Robbie Beran was in his room in Richmond, Virginia when Vanderbilt went up one with 17 seconds left and then inexplicably fouled Northwestern in the final second to give the Wildcats free throws to win the game.
“I was like, ‘Oh snap,’” Beran, now a senior at NU, said Thursday. “It was kind of like a small-world moment. Northwestern wasn’t recruiting me at the time, but I was like, ‘You know how cool it would be to be that that group?’”
Figuring to be “that group” for their school was this year’s Boise State roster. Instead, the Broncos’ “that group” is still out there after Northwestern’s 75-67 win over BSU in the first round of the NCAA Tournament.
To point out those stories is to show what can arise from an NCAA Tournament win: The notoriety gained, the recruiting visits made easier, the depth it creates.
Northwestern, six years after its last March Madness victory, triumphed on Thursday with a roster built to last. Wildcats coach Chris Collins played eight guys, all of whom were on the court for at least 10 minutes.
Boise State, which is now 0-9 in the NCAA Tournament after Thursday, played all of its starters over 31 minutes. BSU coach Leon Rice played four guys over 35 minutes. He played just seven men total, and center Lukas Milner was on the court for less than seven minutes.
It is possible to win like that. But it is really, really hard — and it leaves no room for error.

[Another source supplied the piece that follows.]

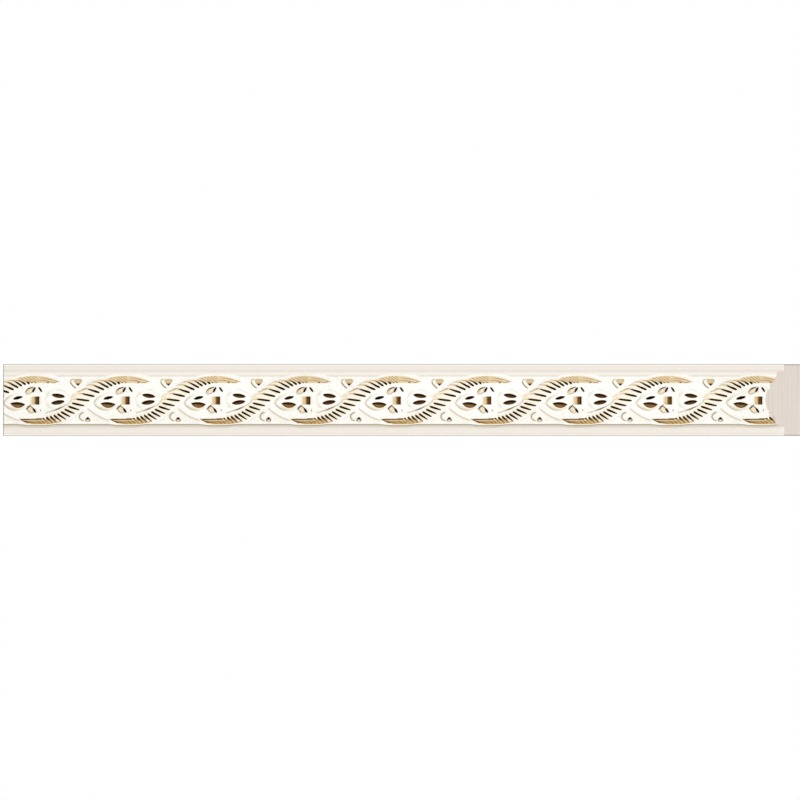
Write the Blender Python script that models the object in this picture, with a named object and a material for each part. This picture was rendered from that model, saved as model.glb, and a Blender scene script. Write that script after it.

So when Boise State point guard Marcus Shaver Jr. left the game late in the first half, the game felt over. A testament to his toughness, Shaver returned in the second half. But he was hiding a limp, nowhere near 100% … and was still on the court because the Broncos didn’t have many other trusted options.
As Rice tries to build off the next two seasons, priority No. 1 is simple: Find — or create — depth.
“No doubt,” Rice said. “That’s a big part of it.”
Added forward “ Degenhart: You see it with like San Diego State. They’re playing eight, nine guys and being able to not (have guys) play 30-plus minutes. They have the depth to make a good run this year. It will be huge to have some depth next year.”
Where all that depth will come from is still a mystery.
The Broncos will lose a pair of starters in Shaver and forward Naje Smith. They’ll bring in an impressive freshman class headlined by uber-talented 6-foot-7 wing Andrew Meadow and 205-pound guard Chris Lockett Jr. But it will also need to bolster the roster through the transfer portal.
With Lukas Milner leaving and big man Mo Sylla far from contributing this season, a center is atop the list. Right under that is a point guard who can share time with Jace Whiting.
But the Broncos do not just need bodies, they need trusted bodies. Sitting on the bench as the Broncos’ starters played and played … and played were guys like Kobe Young and Sada NgaNga, two youngsters that are obviously not at a level Rice is comfortable with.
Boise State has been mightily impressive the past two years. Fifty-one wins. Four Mountain West Tournament victories. A conference title. And two appearances in the NCAA Tournament.
It is all great and disappointing at the same time. The scarlet letter still remains. To wipe it away, to get that first March Madness victory, it will take depth.
Once that comes, the Barnhizers and Berans of the world will be watching.